There are some benefits. Most Chinese have a short commute so the 120-mile range of electric vehicles between charges is okay. And many are purchasing vehicles for the first time, so they won’t notice the comparative differences.

The most hopeful part of the article, in my opinion, involves raising the consciousness of U.S. citizens about the strides other countries are making regarding alternative transportation. Maybe, just as Sputnik helped us win the race to the moon, China’s program will spur research by U.S. carmakers, and American ingenuity will win in the end.

Auto Giants to Become Dwarfs?

March 31st, 2009

Today’s lead article in The New York Times is titled, “President Gigves U.S. Automakers a Short Lifeline.” The large headlines and two-column article continue to describe President Obama’s decisions on General Motors and Chrysler.

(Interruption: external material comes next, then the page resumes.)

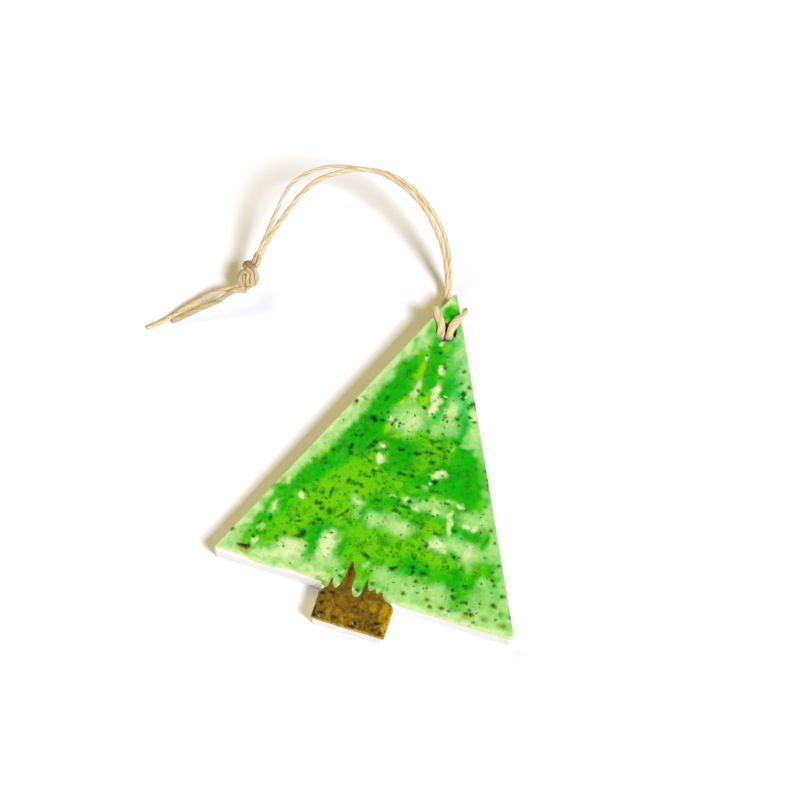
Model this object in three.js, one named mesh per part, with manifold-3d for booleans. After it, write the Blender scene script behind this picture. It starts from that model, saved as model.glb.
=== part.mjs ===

In addition to the ultimatums to receive additional federal aid — GM has 60 days for restructuring and Chrysler has 30 days to merge with Fiat — the article also describes the nature of the changes demanded, changes “experts say will severely shrink them.”

So, reading between the lines, it seems the auto “giants” will no longer dominate the American manufacturing sector as they once did, even after being nursed back to financial health, and even when the recession is over. People look at this as a decline for American industry, but I prefer to see it as a transformation.

We are no longer in a manufacturing age but an information age. People who get hung up about “making things” as a way to prosperity miss this essential fact. Our economy is largely service related, and the productivity engendered by computers, and our ability to create new “killer” apps, will continue to keep this country in the forefront of change and progress.

It’s unfortunate about the car companies, and unfair about the sacrifices demanded from them compared to financial institutions (a topic for a whole new entry), but this may represent the beginning of the end of an age. As such, it will create enormous dislocation and suffering, and we can only hope the transition is as smooth as possible under the circumstances.